Notable cases – a brief round up
- Trustee wrongdoing – the Norton Motorcyles (CAS-30918-M4P3) case gave rise to a very significant and lengthy determination against Stuart Garner. Mr Garner was found to have acted dishonestly, in breach of his statutory duties in relation to investments and in breach of his duties to acquire knowledge and understanding. There were also other multiple examples of maladministration.
- Overpayments – in the case of Mr E (PO-29198), TPO considered recoupment and equitable set-off. While recoupment is available to trustees of pension schemes, it cannot be used where a scheme was set up under statute with no trustees. In those situations, the similar remedy of set-off has to be used. Accordingly, the member (Mr E)’s entitlement and the pension overpayment (due to the Teachers Pensions Scheme) were treated as cross-claims which could be offset against one another. Accordingly, TPO concluded that the scheme could use equitable set off to effectively recover the overpayment.

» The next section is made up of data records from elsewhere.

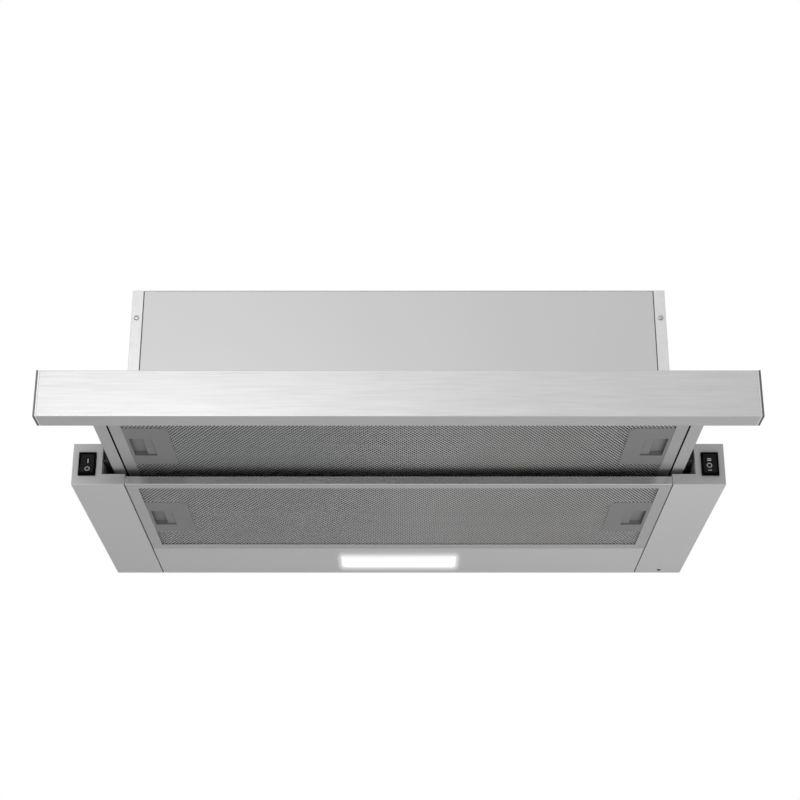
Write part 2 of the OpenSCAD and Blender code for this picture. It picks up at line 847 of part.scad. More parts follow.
// Outline of the scroll in the YZ plane, grown outwards, with its neck up to the lid
function scroll_outline(grow, top) = concat(
  [[fan_y + cut_r * cos(tongue_angle) - grow, top],
   [fan_y + cut_r * cos(tongue_angle) - grow, fan_z + cut_r * sin(tongue_angle)]],
  [for (a = [tongue_angle + spiral_step:spiral_step:spiral_end])
    [fan_y + (spiral_r(a) + grow) * cos(a), fan_z + (spiral_r(a) + grow) * sin(a)]],
  [[fan_y + end_r + grow, top]]);

// Extrudes a YZ outline along X, centred on x
module plate_x(x, thick) {
  translate([x, 0, 0]) rotate([90, 0, 90]) linear_extrude(height = thick) children();
}

// Wrap of the blower with the flanges of its neck under the lid
module blower_scroll() {
  neck_y = fan_y + cut_r * cos(tongue_angle);
  back_wall_y = fan_y + end_r + wrap_t;
  color(zinc) union() {
    plate_x(-blower_w / 2, blower_w) difference() {
      polygon(scroll_outline(wrap_t, lid_z));
      polygon(scroll_outline(0, casing_h));
    }
    block([-blower_w / 2, blower_w / 2], [neck_y - wrap_t - neck_flange, neck_y - wrap_t + over],
          [lid_z - wrap_t, lid_z]);
    block([-blower_w / 2, blower_w / 2], [back_wall_y - over, back_wall_y + neck_flange],
          [lid_z - wrap_t, lid_z]);
  }
}

// End plate of the blower with its inlet and rolled lip
module blower_end(side) {
  lip_x = blower_w / 2 - inlet_lip;
  face = blower_w / 2 + wrap_t;
  color(zinc) on_side(side) difference() {
    union() {
      plate_x(blower_w / 2, wrap_t) polygon(scroll_outline(wrap_t, lid_z));
      translate([0, fan_y, fan_z]) rod_x(inlet_r + wrap_t, lip_x, face);
    }
    translate([0, fan_y, fan_z]) rod_x(inlet_r, lip_x - over, face + over);
  }
}

// Grille over an inlet, whose hub carries the charcoal filter; the left one holds the motor
module inlet_guard(side) {
  face = blower_w / 2 + wrap_t;
  hub_end = face + guard_t + gap + charcoal_t + seam + lug_t;
  ring_mid = (guard_hub_r + inlet_r) / 2;
  color(plastic) on_side(side) translate([0, fan_y, fan_z]) union() {
    difference() {
      rod_x(inlet_r + guard_rim, face, face + guard_t);
      rod_x(inlet_r - guard_rib_w, face - over, face + guard_t + over);
    }
    difference() {
      rod_x(ring_mid + guard_rib_w / 2, face, face + guard_t);
      rod_x(ring_mid - guard_rib_w / 2, face - over, face + guard_t + over);
    }
    difference() {
      rod_x(guard_hub_r, face, hub_end);
      rod_x(guard_hub_r - guard_hub_wall, face + guard_t, hub_end + over);
    }
    for (i = [0:guard_ribs - 1]) rotate([i * 360 / guard_ribs, 0, 0])
      block([face, face + guard_t], [guard_hub_r - guard_hub_wall, inlet_r],
            [-guard_rib_w / 2, guard_rib_w / 2]);
    for (i = [0:2]) rotate([i * 120, 0, 0])
      block([hub_end - lug_t, hub_end], [guard_hub_r - guard_hub_wall / 2, guard_hub_r + lug_out],
            [-lug_w / 2, lug_w / 2]);
  }
}

// Motor: can, stator and the two bushes of its shaft
module motor() {
  can_r = motor_d / 2;
  out = -blower_w / 2 - wrap_t;
  core = [out + bush_l + 2 * motor_wall, out + motor_l - bush_l - 2 * motor_wall];
  color("darkgray") translate([0, fan_y, fan_z]) {
    difference() {
      rod_x(can_r, out, out + motor_l);
      rod_x(can_r - motor_wall, out + motor_wall, out + motor_l - motor_wall);
      rod_x(bush_r, out - over, out + motor_l + over);
    }
    difference() {
      rod_x(can_r - motor_wall, core[0], core[1]);
      rod_x(can_r - stator_t, out, out + motor_l);
    }
    for (start = [out, out + motor_l - bush_l]) difference() {
      rod_x(bush_r, start, start + bush_l);
      rod_x(shaft_r + shaft_fit, start - over, start + bush_l + over);
    }
  }
}

// Motor shaft with the rotor core on it
module motor_shaft() {
  out = -blower_w / 2 - wrap_t;
  color(steel) translate([0, fan_y, fan_z]) union() {
    rod_x(shaft_r, out, hub_l / 2);
    rod_x(motor_d / 2 - stator_t - rotor_gap, out + bush_l + 2 * motor_wall,
          out + motor_l - bush_l - 2 * motor_wall);
  }
}

// Double inlet impeller
module impeller() {
  r = impeller_d / 2;
  half = blower_w / 2 - impeller_side_gap;
  color("dimgray") translate([0, fan_y, fan_z]) difference() {
    union() {
      rod_x(r, -disc_t / 2, disc_t / 2);
      rod_x(hub_r, -hub_l / 2, hub_l / 2);
      for (end = [-half, half - ring_t]) difference() {
        rod_x(r, end, end + ring_t);
        rod_x(r - blade_depth, end - over, end + ring_t + over);
      }
      for (i = [0:blades - 1]) rotate([i * 360 / blades, 0, 0])
        translate([0, r - blade_depth / 2, 0]) rotate([blade_lean, 0, 0])
          block([-half, half], [-blade_depth / 2, blade_depth / 2 - blade_t],
                [-blade_t / 2, blade_t / 2]);
    }
    rod_x(shaft_r, -hub_l, hub_l);
  }
}

// Charcoal filter: case with a dished grille, and the granule bed inside it
module charcoal_filter(side) {
  r = charcoal_d / 2;
  inner = blower_w / 2 + wrap_t + guard_t + gap;
  outer = inner + charcoal_t;
  tube_r = charcoal_bore_r + lug_out;
  dish = outer - charcoal_dish - grille_ring_t;
  pitch = (r - tube_r) / grille_rings;
  rib_y = [tube_r + over, r - over];
  rib_z = [-grille_rib_w / 2, grille_rib_w / 2];
  color(plastic) on_side(side) translate([0, fan_y, fan_z]) {
    difference() {
      union() {
        rotate([0, 90, 0]) rotate_extrude() {
          translate([r - charcoal_wall, inner]) square([charcoal_wall, dish - inner]);
          translate([tube_r, inner]) square([charcoal_wall, outer - inner]);
          translate([charcoal_bore_r, outer - charcoal_rim_t]) square([lug_out + over, charcoal_rim_t]);
          for (i = [1:grille_rings - 1]) translate([tube_r + i * pitch, grille_x(i, outer)])
            square([grille_ring_w, grille_ring_t]);
          for (i = [1:2:grille_rings - 1]) translate([tube_r + i * pitch, inner])
            square([grille_ring_w, grille_ring_t]);
        }
        for (i = [0:grille_ribs - 1]) rotate([(i + 0.5) * 360 / grille_ribs, 0, 0]) {
          block([inner, inner + grille_ring_t], rib_y, rib_z);
          block([dish - grille_ring_t, dish], rib_y, rib_z);
        }
      }
      for (i = [0:2]) rotate([i * 120 + twist, 0, 0])
        block([outer - charcoal_rim_t - over, outer + over], [0, charcoal_bore_r + lug_out],
              [-lug_w / 2 - gap, lug_w / 2 + gap]);
    }
    difference() {
      rod_x(r - charcoal_wall - gap, inner + grille_ring_t + gap, dish - grille_ring_t - gap);
      rod_x(tube_r + charcoal_wall + gap, inner, outer);
    }
  }
}

// Underside of grille ring i: the rings stand on the ribs and rise towards the hub in two steps
function grille_x(i, outer) =
  outer - charcoal_dish - grille_ring_t * (i < grille_rings / 2 ? 1 : 1.5);

// Collar with its flange and the stop ring under the flaps
module outlet_collar() {
  r = duct_d / 2;
  bore_r = r - collar_wall;
  stop_top = flap_rise - flap_t / 2 - gap;
  knuckle_room = knuckle_r + gap;
  color(steel) translate([0, duct_y, casing_h]) difference() {
    union() {
      cylinder(r = r, h = collar_h);
      cylinder(r = r + collar_flange_w, h = collar_flange_t);
    }
    translate([0, 0, -over]) cylinder(r = bore_r - flap_stop_w, h = collar_h + 2 * over);
    translate([0, 0, -over]) cylinder(r = bore_r, h = over + stop_top - flap_stop_t);
    translate([0, 0, stop_top]) cylinder(r = bore_r, h = collar_h);
    translate([0, -duct_y, -casing_h]) collar_screw_places() screw_hole();
    translate([0, 0, flap_rise]) rod_x(pin_r, -duct_d, duct_d);
    block([-bore_r, bore_r], [-knuckle_room, knuckle_room],
          [flap_rise - knuckle_room - flap_stop_t, flap_rise]);
  }
}

// Pin of the flaps across the collar
module flap_pin() {
  color("gray") translate([0, duct_y, flap_z]) rod_x(pin_r, -duct_d / 2, duct_d / 2);
}

// One flap: a half disc and its knuckles on the pin; facing -1 is the front one
module flap(facing) {
  r = duct_d / 2 - collar_wall - flap_gap;
  span = r - 2 * knuckle_r;
  step = 2 * span / (2 * knuckles);
  color(zinc) translate([0, duct_y, flap_z]) mirror([0, facing < 0 ? 1 : 0, 0]) difference() {
    union() {
      intersection() {
        translate([0, 0, -flap_t / 2]) cylinder(r = r, h = flap_t);
        block([-r, r], [knuckle_r + gap, r], [-flap_t, flap_t]);
      }
      for (i = [0:knuckles - 1]) {
        start = -span + (2 * i + (facing < 0 ? 0 : 1)) * step + gap;
        rod_x(knuckle_r, start, start + step - 2 * gap);
        block([start, start + step - 2 * gap], [0, knuckle_r + 2 * gap], [-flap_t / 2, flap_t / 2]);
      }
    }
    rod_x(pin_r + pin_fit, -r, r);
  }
}

// Terminal box on the back panel
module terminal_box() {
  color("white") translate([terminal_box_x, back_y, terminal_box_z]) difference() {
    block([-terminal_box_w / 2, terminal_box_w / 2], [-terminal_box_d, 0],
          [-terminal_box_h / 2, terminal_box_h / 2]);
    block([box_wall - terminal_box_w / 2, terminal_box_w / 2 - box_wall],
          [box_wall - terminal_box_d, -box_wall],
          [box_wall - terminal_box_h / 2, terminal_box_h / 2 - box_wall]);
  }
}

// Gland for the mains lead through the lid
module cable_gland() {
  color(plastic) translate([gland_x, gland_y, 0]) difference() {
    union() {
      translate([0, 0, lid_z - gland_down])
        cylinder(r = gland_r, h = gland_down + sheet + gland_up);
      translate([0, 0, casing_h]) cylinder(r = gland_nut_r, h = gland_nut_t, $fn = 6);
      translate([0, 0, lid_z - gland_nut_t]) cylinder(r = gland_nut_r, h = gland_nut_t, $fn = 6);
      translate([0, 0, casing_h + gland_up - gland_nut_t - sheet])
        cylinder(r = gland_nut_r - box_wall, h = gland_nut_t);
    }
    translate([0, 0, lid_z - gland_down - over])
      cylinder(r = gland_bore_r, h = 2 * (gland_down + gland_up));
  }
}

// Run capacitor clipped to the back panel
module run_capacitor() {
  color("gainsboro") translate([cap_x, back_y - cap_r - sheet, cap_z]) union() {
    rod_x(cap_r, -cap_l / 2, cap_l / 2);
    block([-cap_clip_w / 2, cap_clip_w / 2], [0, cap_r + sheet], [-cap_r, cap_r]);
  }
}

casing_front_panel();
casing_side(-1);  // casing_left_side
casing_side(1);  // casing_right_side
casing_top_panel();
casing_back_panel();
casing_screws();
side_channel(-1);  // left_side_channel
side_channel(1);  // right_side_channel
light_panel();
light_diffuser();
lamp_board();
lamp_driver();
switch_body(-1, 2);  // light_switch_body
rocker(-1, -rocker_tilt);  // light_rocker
switch_body(1, 3);  // fan_switch_body
rocker(1, 0);  // fan_rocker
outer_slide(-1);  // outer_slide_left
outer_slide(1);  // outer_slide_right
inner_slide(-1);  // inner_slide_left
inner_slide(1);  // inner_slide_right
ball_retainer(-1);  // ball_retainer_left
ball_retainer(1);  // ball_retainer_right
fascia_panel();
fascia_cap(-1);  // fascia_cap_left
fascia_cap(1);  // fascia_cap_right
drawer_screws();
drawer_rail(-1);  // drawer_rail_left
drawer_rail(1);  // drawer_rail_right
drawer_top_cover();
drawer_rear_bar();
cassette_frame(drawer_cassette_y, drawer_z);  // drawer_filter_frame
cassette_mesh(drawer_cassette_y, drawer_z);  // drawer_filter_mesh
latch_plates(drawer_cassette_y, drawer_z);  // drawer_latch_plates
latch_slider(-1, drawer_cassette_y, drawer_z);  // drawer_latch_left
latch_slider(1, drawer_cassette_y, drawer_z);  // drawer_latch_right
latch_springs(drawer_cassette_y, drawer_z);  // drawer_latch_springs
cassette_frame(base_cassette_y, under_z);  // base_filter_frame
cassette_mesh(base_cassette_y, under_z);  // base_filter_mesh
latch_plates(base_cassette_y, under_z);  // base_latch_plates
latch_slider(-1, base_cassette_y, under_z);  // base_latch_left
latch_slider(1, base_cassette_y, under_z);  // base_latch_right
latch_springs(base_cassette_y, under_z);  // base_latch_springs
blower_scroll();
blower_end(-1);  // blower_end_left
blower_end(1);  // blower_end_right
inlet_guard(-1);  // inlet_guard_left
inlet_guard(1);  // inlet_guard_right
motor();
motor_shaft();
impeller();
run_capacitor();
terminal_box();
cable_gland();
outlet_collar();
flap_pin();
flap(-1);  // flap_front
flap(1);  // flap_rear
charcoal_filter(-1);  // charcoal_filter_left
charcoal_filter(1);  // charcoal_filter_right
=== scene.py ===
# %% [markdown]
# # A pull out range hood
# This notebook dresses a slim range hood that hides in a kitchen wall cabinet. Its construction
# comes from the frame: every sheet, slide and screw is already there at its real size, in metres,
# with its own body to move with. Here those pieces get the edges, meshes and finishes that the eye
# expects from pressed steel, aluminium grease filters and moulded plastic.

# %% Load the frame
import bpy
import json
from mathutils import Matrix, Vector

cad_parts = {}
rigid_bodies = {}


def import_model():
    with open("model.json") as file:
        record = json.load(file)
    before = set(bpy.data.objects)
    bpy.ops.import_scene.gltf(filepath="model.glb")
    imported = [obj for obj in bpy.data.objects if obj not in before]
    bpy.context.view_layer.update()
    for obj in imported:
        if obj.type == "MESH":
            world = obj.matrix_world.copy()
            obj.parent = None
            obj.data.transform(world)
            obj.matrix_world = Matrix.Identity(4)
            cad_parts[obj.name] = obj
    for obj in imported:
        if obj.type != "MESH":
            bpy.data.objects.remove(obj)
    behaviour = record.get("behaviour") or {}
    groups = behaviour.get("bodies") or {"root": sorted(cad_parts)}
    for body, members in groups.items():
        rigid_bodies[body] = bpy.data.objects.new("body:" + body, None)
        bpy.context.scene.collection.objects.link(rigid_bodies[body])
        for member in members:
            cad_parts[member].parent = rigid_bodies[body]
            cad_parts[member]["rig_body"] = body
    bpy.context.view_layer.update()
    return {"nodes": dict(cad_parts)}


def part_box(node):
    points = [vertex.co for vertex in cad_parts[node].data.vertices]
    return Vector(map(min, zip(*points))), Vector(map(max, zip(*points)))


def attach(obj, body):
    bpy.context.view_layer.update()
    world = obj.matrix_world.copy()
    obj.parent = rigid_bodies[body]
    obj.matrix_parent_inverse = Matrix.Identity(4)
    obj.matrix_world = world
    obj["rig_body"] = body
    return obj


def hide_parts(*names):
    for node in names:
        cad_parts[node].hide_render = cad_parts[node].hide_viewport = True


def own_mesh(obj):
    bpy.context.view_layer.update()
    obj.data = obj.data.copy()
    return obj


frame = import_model()

import json
import math
import bmesh
import bpy
import numpy as np
from mathutils import Matrix, Vector

MM = 0.001
nodes = frame["nodes"]

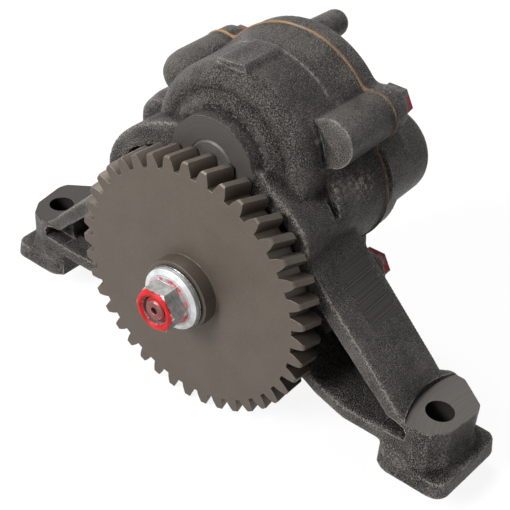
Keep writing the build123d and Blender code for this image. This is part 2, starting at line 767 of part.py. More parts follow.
def relief_seal_ring():
    """Copper sealing ring under the plug."""
    front = cover_rear - spot_depth
    back = front + seal_ring_thickness
    return (rod(valve_x, valve_height, plug_flange_radius, front, back)
            - rod(valve_x, valve_height, plug_thread_radius + thread_clearance, front, back))


def outlet_seal_ring():
    """Rubber ring in the groove of the outlet face."""
    middle = cover_rear + outlet_rise - seal_groove_depth + seal_ring_radius
    section = Pos(outlet_x + seal_groove_radius, middle, outlet_height) * RegularPolygon(
        seal_ring_radius, 8)
    return revolve(section, axis=Axis((outlet_x, middle, outlet_height), (0, 1, 0)))


os.makedirs("parts", exist_ok=True)
write(housing_bracket(), "housing_bracket")
write(bush(drive_height, drive_shaft_radius, bracket_front + overlap, chamber_floor), "front_shaft_bush")
write(bush(drive_height, drive_shaft_radius, cover_front, bearing_floor_y - hole_end_gap), "rear_shaft_bush")
write(rear_cover(), "rear_cover")
write(cover_gasket(), "cover_gasket")
write(cover_bolts(), "cover_bolts")
write(dowel_pins(), "dowel_pins")
write(drive_gear(), "drive_gear")
write(drive_shaft(), "drive_shaft")
write(shaft_key(gear_seat_radius, gear_key_front, gear_key_length), "gear_key")
write(gear_washer(), "gear_washer")
write(flange_nut(), "flange_nut")
write(pump_drive_gear(), "pump_drive_gear")
write(shaft_key(drive_shaft_radius, pump_key_front, pump_key_length), "pump_gear_key")
write(pump_gear(idler_height, idler_shaft_radius + bush_wall), "pump_idler_gear")
write(bush(idler_height, idler_shaft_radius, chamber_floor + side_clearance,
           chamber_floor + side_clearance + pump_gear_width), "idler_bush")
write(idler_shaft(), "idler_shaft")
write(relief_piston(), "relief_piston")
write(relief_spring(), "relief_spring")
write(relief_plug(), "relief_plug")
write(relief_seal_ring(), "relief_seal_ring")
write(outlet_seal_ring(), "outlet_seal_ring")
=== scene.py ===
"""Looks of the engine oil pump: castings, gears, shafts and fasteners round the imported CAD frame."""

import math

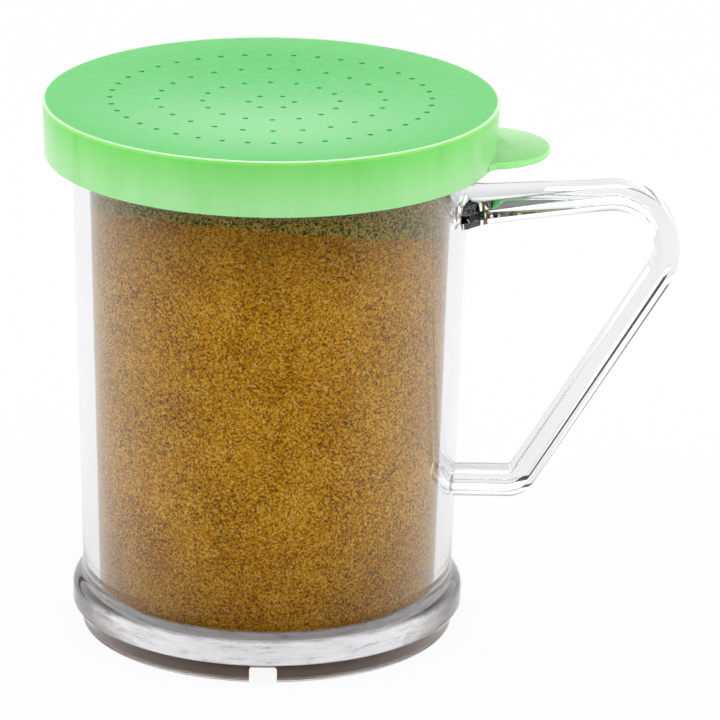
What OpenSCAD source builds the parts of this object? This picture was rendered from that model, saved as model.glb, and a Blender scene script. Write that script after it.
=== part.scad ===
// Restaurant spice shaker: a clear moulded cup with a side handle, filled with ground spice
// and closed by a green perforated lid that is pushed over the rim until it catches.
// Millimetres, +Z up. The origin is on the cup's axis, in the plane that the foot stands on.
// +X points along the handle and the front of the photographed view is -Y.

/* [Cup] */
// Height of the rim above the table
cup_height = 101.5; // [90:0.5:130]
// Outer radius of the wall, carried down to the table plane
wall_radius = 34.95; // [28:0.05:45]
// Lean of the wall away from the axis, in degrees
wall_draft = 1.27; // [0.5:0.01:2.5]
// Thickness of the wall
wall_thickness = 3; // [2:0.1:3.6]
// Height of the floor's upper face above the table
floor_level = 5.5; // [5.2:0.1:14]
// Thickness of the floor
floor_thickness = 2.1; // [1.5:0.1:3]
// Radius of the inside corner between the floor and the wall
floor_corner = 0.8; // [0.5:0.1:5]

/* [Rim] */
// How far the rim stands out from the wall
rim_overhang = 3.2; // [2:0.1:5]
// Height of the rim's upright band
rim_depth = 8; // [6:0.1:12]
// Height of the curved underside that joins the rim to the wall
rim_blend = 3.2; // [1:0.1:5]
// Radius of the rounded edges on top of the rim
rim_round = 0.8; // [0.3:0.1:1.2]

/* [Foot] */
// How far the foot ring's outside stands out from the wall
foot_outset = 0.35; // [0.1:0.05:1]
// Width of the foot ring where it meets the table
foot_width = 2.3; // [1.5:0.1:4]
// Height of the foot ring below the bead
foot_height = 3.9; // [3.6:0.1:4.8]
// How far the base bead stands out from the wall
bead_overhang = 2.1; // [1.2:0.1:4]
// Height of the bead's upright band
bead_band = 3.1; // [1:0.1:5]
// Height of the slope from the bead up to the wall
bead_slope = 4.2; // [2:0.1:8]
// Width of a drain notch in the foot ring
notch_width = 5.2; // [3:0.1:12]
// Height of a drain notch
notch_height = 3; // [1.5:0.1:3.4]
// Radius of the rounded upper corners of a drain notch
notch_round = 0.6; // [0.2:0.1:1]
// Number of drain notches, spread evenly from the front
notch_count = 2; // [1:1:6]

/* [Handle] */
// Width of the handle bar, across the handle's plane
handle_width = 8.8; // [6:0.1:12]
// Thickness of the handle bar, in the handle's plane
handle_thickness = 4.6; // [3:0.1:6]
// Width of the flat face between the bevels at the front and the back of the bar
handle_face = 1.7; // [1:0.1:2.5]
// Depth of the bevels along the bar's edges
handle_bevel = 1.2; // [0.4:0.1:2]
// Width of the bar where its upper end meets the wall, without the flare
root_width = 15; // [12:0.5:20]
// Length over which the upper end widens
root_length = 24; // [12:0.5:26]
// How much the flare widens the bar at the wall
root_flare = 4; // [1:0.5:6]
// Length of the flare
flare_length = 4.2; // [2:0.1:8]
// Drop from the rim's top to the middle of the bar's upper end
handle_drop = 18.9; // [17:0.1:24]
// Height of the middle of the lower arm above the table
low_arm_height = 28.05; // [20:0.05:36]
// Length of the lower arm from the wall to its corner
low_arm_length = 11.84; // [9:0.01:20]
// Rise of the upper arm away from the wall, in degrees
arm_rise = 5.4; // [0:0.1:10]
// Lean of the long leg away from upright, in degrees
leg_lean = 31.6; // [24:0.1:40]
// Middle radius of the upper bend
upper_bend = 10.3; // [6:0.1:12]
// Middle radius of the lower bend
lower_bend = 3.4; // [3.2:0.1:5]

/* [Lid] */
// Thickness of the lid's plate
plate_thickness = 1.55; // [1.2:0.05:2.5]
// Depth of the shallow dish in the middle of the lid
dish_depth = 1; // [0.2:0.1:3]
// Radius of the shallow dish
dish_radius = 31; // [30:0.5:32]
// Height of the skirt, from the lid's top to its lower edge
skirt_height = 10.65; // [9:0.05:16]
// Thickness of the skirt at its top
skirt_wall = 1.8; // [1:0.1:3]
// How much narrower the skirt is at its lower edge
skirt_taper = 0.3; // [0:0.05:0.5]
// Radius of the lid's top edge
lid_edge = 0.4; // [0.2:0.1:1]
// Gap between the rim and the skirt
skirt_clearance = 0.3; // [0.1:0.05:0.6]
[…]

- Discretionary Death Benefits – while Mr S’s case did not make it as far as Antony Arter himself, it is a useful reminder of the likely stance of TPO to discretionary death benefit cases. The beneficiary (Ms D) was awarded 50% of the lump sum. While there was a disagreement as to whether she was entitled to this sum under the scheme’s rules, she had been listed as Mr S’s next of kin, been named on the expression of wishes form and in his will. That eventually led (together with additional evidence produced by Ms D) to the Trustee paying Ms D 50% of the lump sum. The Trustee kept aside the other 50% for two years in case any of the deceased’s family came forward, including the deceased’s daughter. Ms D was not content with this outcome. TPO adjudicator agreed it was not acceptable for the Trustee to sit on this sum for two years, when the Trustee as making no active efforts to locate Mr S’s daughter and when retaining the sum for more than two years (and then paying it out) was likely to result in Ms D receiving an unauthorised payment. The parties accepted the adjudicator’s opinion that the Trustee should take a decision about the remaining 50% of the lump sum, and if the Trustee decided it should go to Ms D, they should also cover the cost of any adverse tax charges arising from it being paid outside the two year period. The adjudicator also said that the Trustee should pay Ms D £500 for the significant distress and inconvenience she had suffered. Both parties accepted the adjudicator’s opinion so the complaint was resolved without a determination.